I have duplicate entries in my aggregator. Actually, I have 10 entries that are identical.

I deleted them from the MySQL table and they just came back the next time the cron was run. I updated to CVS and the problem persisted.

See the problem here:

http://www.gassavers.org/aggregator/

Can anyone offer a solution? I would like to keep the aggregator, but not if it keeps pulling duplicate entries.

Comments

Prometheus6’s picture

Got a url for the feed itself?

pfaocle’s picture

This has happened to me a few times, both with 4.6.3 and recent HEAD versions. The feed responsible was http://www.demolicious.org/node/feed

Mateo’s picture

breyten’s picture

Mateo, it's because (in your case) the url to the permalinks are more than 255 characters long, so they get cut off when saving the items.
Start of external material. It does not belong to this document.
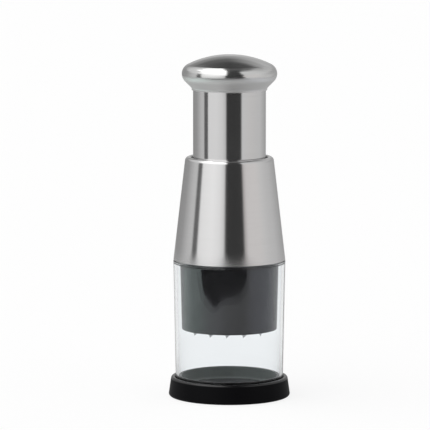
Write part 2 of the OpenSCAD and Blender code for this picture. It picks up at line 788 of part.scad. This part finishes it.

Not sure what we should do about it.

Mateo’s picture

Thank you for the reply. I will just create multiple feeds using different keywords.

dopry’s picture

best solution would be
ALTER TABLE `aggregator_item` CHANGE `link` `link` TEXT NOT NULL

I think according to the mysql docs its no more expensive in diskspace than varchar.
Anyone know how to roll db changes as patch.. I figure patch database.mysql, but I don't know the new update.php stuff yet.

This applies to 4.6.5 and head.

dopry’s picture

Status: Active » Needs review

for 4.6.5

function update_X() {
$ret = array();

if ($GLOBALS['db_type'] == 'mysql') {
$ret[] = update_sql("ALTER TABLE {aggregator_item} CHANGE link link TEXT NOT NULL"):

}
elseif ($GLOBALS['db_type'] == 'pgsql') {
$ret[] = update_sql("ALTER TABLE {aggregator_item} RENAME link TO link_old");
$ret[] = update_sql("ALTER TABLE {aggregator_item} ADD link TEXT");
$ret[] = update_sql("UPDATE {aggregator_item} SET link = link_old");
$ret[] = update_sql("ALTER TABLE {aggregator_item} ALTER link SET NOT NULL");
$ret[] = update_sql("ALTER TABLE {aggregator_item} ALTER link SET DEFAULT ''");
$ret[] = update_sql("ALTER TABLE {aggregator_item} DROP link_old");
}

return $ret;
}

for 4.7.0-beta4

function system_update_X() {
$ret = array();

if ($GLOBALS['db_type'] == 'mysql') {
$ret[] = update_sql("ALTER TABLE {aggregator_item} CHANGE link link TEXT NOT NULL"):

}
elseif ($GLOBALS['db_type'] == 'pgsql') {
$ret[] = update_sql("ALTER TABLE {aggregator_item} RENAME link TO link_old");
$ret[] = update_sql("ALTER TABLE {aggregator_item} ADD link TEXT");
$ret[] = update_sql("UPDATE {aggregator_item} SET link = link_old");
$ret[] = update_sql("ALTER TABLE {aggregator_item} ALTER link SET NOT NULL");
$ret[] = update_sql("ALTER TABLE {aggregator_item} ALTER link SET DEFAULT ''");
$ret[] = update_sql("ALTER TABLE {aggregator_item} DROP link_old");
}

return $ret;
}

I'm not sure how to roll this as a real patch... any takers.

Dries’s picture

$ grep "link " ~/cvs/web/drupal/database/database.mysql
  link varchar(255) NOT NULL default '',
  UNIQUE KEY link (url),
  link varchar(255) NOT NULL default '',
  link varchar(255) NOT NULL default '',
  link varchar(255) NOT NULL default '',
$ grep "url " ~/cvs/web/drupal/database/database.mysql
  url varchar(255) default NULL,
  url varchar(255) NOT NULL default '',
$ grep "referer " ~/cvs/web/drupal/database/database.mysql
  referer varchar(128) NOT NULL default '',
$ grep "homepage " ~/cvs/web/drupal/database/database.mysql
  homepage varchar(255) default NULL,

We pretty much standardized on URL being no longer than 255 characters ... Of course, we could change that.

URLs longer than 255 characters are not likely to occur; I suggest dropping the priority of this problem. I doesn't affect most people, and when it does, it doesn't render your site useless.

Dries’s picture

Priority: Critical » Normal
Morbus Iff’s picture

Duplicate checking in general needs work - see the new approach outlined here.

mfarroyo’s picture

I am new to Drupal, and so I have not looked into finding out why there are duplicate entries in the aggregator_items table. Instead, what I did was create a MySQL index that hides the duplicates. The MySQL statement is as follows:

ALTER IGNORE TABLE aggregator_item ADD UNIQUE INDEX(fid,title);

This is issued to the drupal database (mysql -u -p drupal). If anyone should know any untoward effects of that index, I would appreciate some feedback.

Thanks

magico’s picture

What should be done about this? Is this a work in progress in HEAD?

magico’s picture

Version: 4.6.3 » 4.6.9
Status: Needs review » Closed (won't fix)

Closing this in favour of #10.